The pre-rental improvements should have already been factored in when it became a rental. They should have already been part of the Basis for depreciation, and are part of the Basis for calculating the 1031 numbers.
Improvements are added to Basis when they are made.
The pre-rental improvements should have already been factored in when it became a rental. They should have already been part of the Basis for depreciation, and are part of the Basis for calculating the 1031 numbers.
I understand. The additional issue is that the taxpayer never claimed anything for depreciation when they started the rental.
I will have to correct that and go from there.
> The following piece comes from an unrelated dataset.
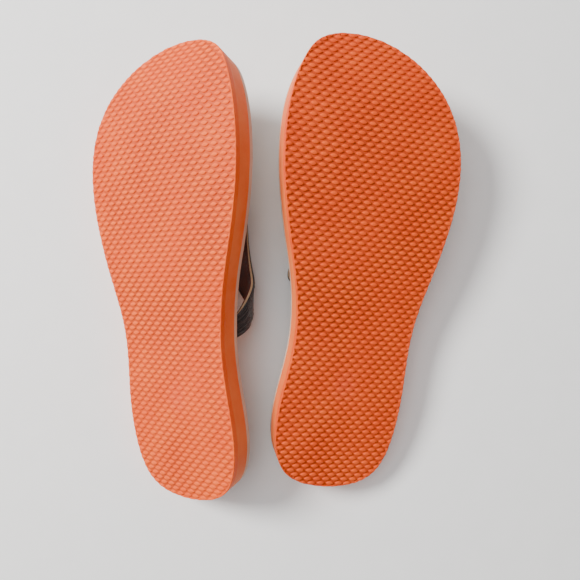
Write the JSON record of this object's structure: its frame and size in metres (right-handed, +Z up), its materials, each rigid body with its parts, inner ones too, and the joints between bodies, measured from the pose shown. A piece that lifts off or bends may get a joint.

Thank you very much for guiding me!
No help now but I wonder who advised them to do a 1031 exchange when they had the personal residence exclusion sitting on the table.....
@jeffmcpa2010 wrote:
No help now but I wonder who advised them to do a 1031 exchange when they had the personal residence exclusion sitting on the table.....
You actually can do both.
Who knows? And they hardly squeaked by the two year holding period.
There is another thought, which I have to do calculation for.
The new property(ies) have to be equal or higher value than the exchanged property.
I wonder after increasing the basis, if they would have still qualified?
Even with a high Basis they could still do the Exchange, but the deferred part (the purpose of the exchange to delay tax) would be reduced or possibly eliminated. But I think that is what you are figuring out now.
It's going to be an interesting exercise...
Thank you very much again for you help!